現状に対する不安を抱えている方が増えている実感はあります。おっしゃるとおり、「自分は何か欠けているんじゃないか」と、他の人と比べてしまいやすいとは思いますね。 

明確な正解がない時代になったということも、不安の理由になっていると思います。いままでは、大企業に入れば一生安泰で、人生の正解を選べたような感覚もあったと思います。ですが、この十数年は、大企業であっても倒産の危機があり、災害やパンデミックで社会が揺らいだりと、何が起こるか分からない世の中になっていますよね。

不確実な現代だからこそ、自分の内面に関心が高まっているのですかね。

そうですね。「社会に絶対の正解は無い」という意識が広がったことで、自分の中の揺るぎない正解を持つために、コーチングが話題になってきているのかなと感じています。

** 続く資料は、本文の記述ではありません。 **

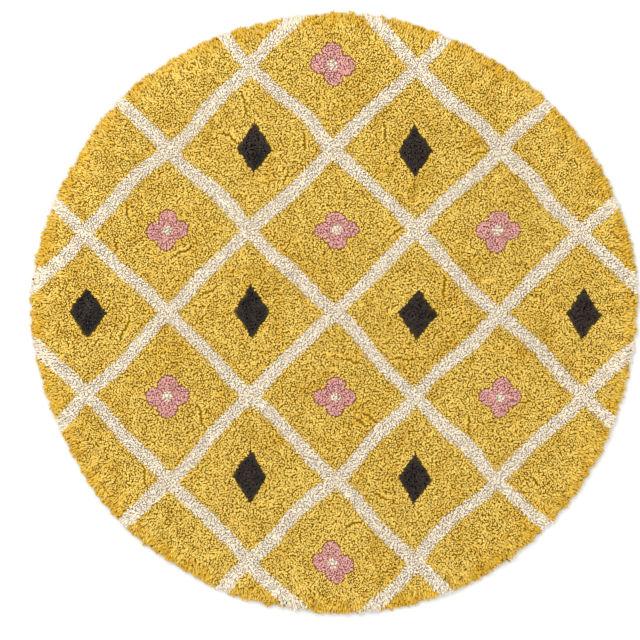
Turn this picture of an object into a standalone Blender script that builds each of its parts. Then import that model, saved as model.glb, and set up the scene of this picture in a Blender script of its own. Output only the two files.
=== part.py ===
"""Round hand-tufted cotton rug, lying flat on the floor.

Metres, +Z up. The flat underside lies on z = 0, the middle of the rug stands over the origin, and +Y
points to the top of its pattern. The rug is one soft piece, so it is one solid: a thick, lumpy disc of
cut pile. Round its rim the pile has nothing to lean on and falls outwards in separate locks, in two
rows. The lower row rests on the floor, and the upper row droops over it.
"""

import math
import random
from collections import namedtuple

import bmesh
import bpy
from mathutils import Vector, geometry, noise

MM = 0.001

# Driving sizes
DIAMETER = 800 * MM          # over the pile, on average
LOCK_REACH = 13 * MM         # how far the pile at the rim falls out past the cloth that it is tufted in
PILE_TOP = 16.4 * MM         # mean height of the pile's surface above the floor
RIM_DROP = 4.5 * MM          # how much lower that surface lies where the pile opens at the rim
RIM_WIDTH = 14 * MM          # how quickly it drops there

# Lumps on top: long waves from the way the rug lies, and clumps of tufts that lean together
WAVE_LENGTH = 150 * MM
WAVE_LIFT = 0.9 * MM
CLUMP_LENGTH = 36 * MM
CLUMP_LIFT = 3.4 * MM
CLUMP_PITCH = 17 * MM        # distance between the points that carry the lumps
CLUMP_SHIFT = 3.5 * MM       # how far each of them may lie from its even place
CLUMP_CLEARANCE = 10 * MM    # least distance from any of them to the wall's top edge

# The rim: a wall of two rows of faces, one face to a sector
SECTORS = 240
WAIST_HEIGHT = 6.5 * MM      # where the two rows of locks part
WAIST_SWELL = 1.5 * MM       # how far the wall stands out there
SHOULDER_INSET = 3 * MM      # how far its top edge lies in from the cloth's edge

# Locks: one to a sector, in the lower row and the upper row by turns, each drawn out in two steps
Step = namedtuple("Step", "reach_share width_left height_left")
LOCK_STEPS = (
    Step(reach_share=0.55, width_left=0.90, height_left=0.70),
    Step(reach_share=0.45, width_left=0.58, height_left=0.55),
)
LOCK_UNEVEN = 2.2 * MM       # how much longer or shorter a lock may be
LOCK_SIDEWAYS = 2.2 * MM     # how far its tip may lie to one side
LOCK_DROOP = (2.0 * MM, 4.0 * MM)    # least and most that an upper lock's tip hangs below its root

MUSTARD = (0.68, 0.40, 0.055)    # linear colour of the ground yarn
COTTON_ROUGHNESS = 0.95
SMOOTH_ANGLE = math.radians(60)
SAME_POINT = 0.001 * MM      # points nearer than this count as one when the top is divided into triangles
SEED = 12

# The outline isn't a true circle: where it bulges or draws in, by how much, and how far along the rim
Bulge = namedtuple("Bulge", "angle_deg out_mm spread_deg")
BULGES = (
    Bulge(angle_deg=10, out_mm=4.0, spread_deg=9),
    Bulge(angle_deg=30, out_mm=2.0, spread_deg=7),
    Bulge(angle_deg=66, out_mm=-4.0, spread_deg=12),
    Bulge(angle_deg=101, out_mm=-3.0, spread_deg=7),
    Bulge(angle_deg=135, out_mm=4.0, spread_deg=6),
    Bulge(angle_deg=177, out_mm=5.0, spread_deg=10),
    Bulge(angle_deg=206, out_mm=-3.0, spread_deg=8),
    Bulge(angle_deg=237, out_mm=-3.0, spread_deg=7),
    Bulge(angle_deg=262, out_mm=-2.5, spread_deg=6),
    Bulge(angle_deg=271, out_mm=2.0, spread_deg=4),
    Bulge(angle_deg=295, out_mm=2.0, spread_deg=8),
    Bulge(angle_deg=345, out_mm=-2.0, spread_deg=8),
)


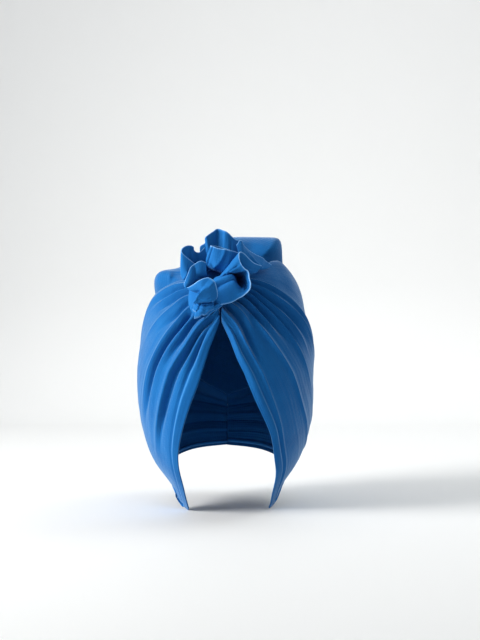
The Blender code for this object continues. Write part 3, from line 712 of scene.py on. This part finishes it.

最後に、時田さんはコーチングをどのような方におすすめしたいですか。

忙しく働く方にこそ、おすすめだなと思います。仕事をしていると、どうしても課題解決思考になっていきますし、会社の研修でもそういった能力を鍛えることが多いと思うんですけど、そればかりでいると、感情が置き去りになるんですよね。

すごく忙しく働いていて、課題解決思考を使っている人ほど、コーチングで「いまどんな気持ちですか?」と聞いても答えられない方が多いです。でも、感情を無視したまま過ごすといつかガタが来るはずですし、感じたことをきっかけに人生が動くことも多いと思います。その点で、自分の心や感覚に向き合う時間がとれていない方にはとくにおすすめしたいですね。

おわりに

コーチング体験や時田さんのお話を通して、コーチングは自分自身の内面を深く理解していく営みであることを知り、懐疑的な印象を解消することができた。

たくさんのコンテンツが世に溢れ、SNSの利用が増えた現代においては、「自分が周囲からどう見えるか」「他人と比較して自分はどうか」に意識を向けることを日々求められているようにも感じる。そして、そんな状況に息苦しさを感じている人も多い。

幸せは、他者の中に答えがあるわけではなく、自分の中にしかないのではないだろうか。コーチングはあくまでも一例だが、自分自身と深く向き合う機会を意識的に作っていくことが、これからの人生において重要になるだろう。

※本記事に記載された見解は各ライター・体験者の見解であり、BIGLOBEまたはその関連会社、「あしたメディア」の見解ではありません。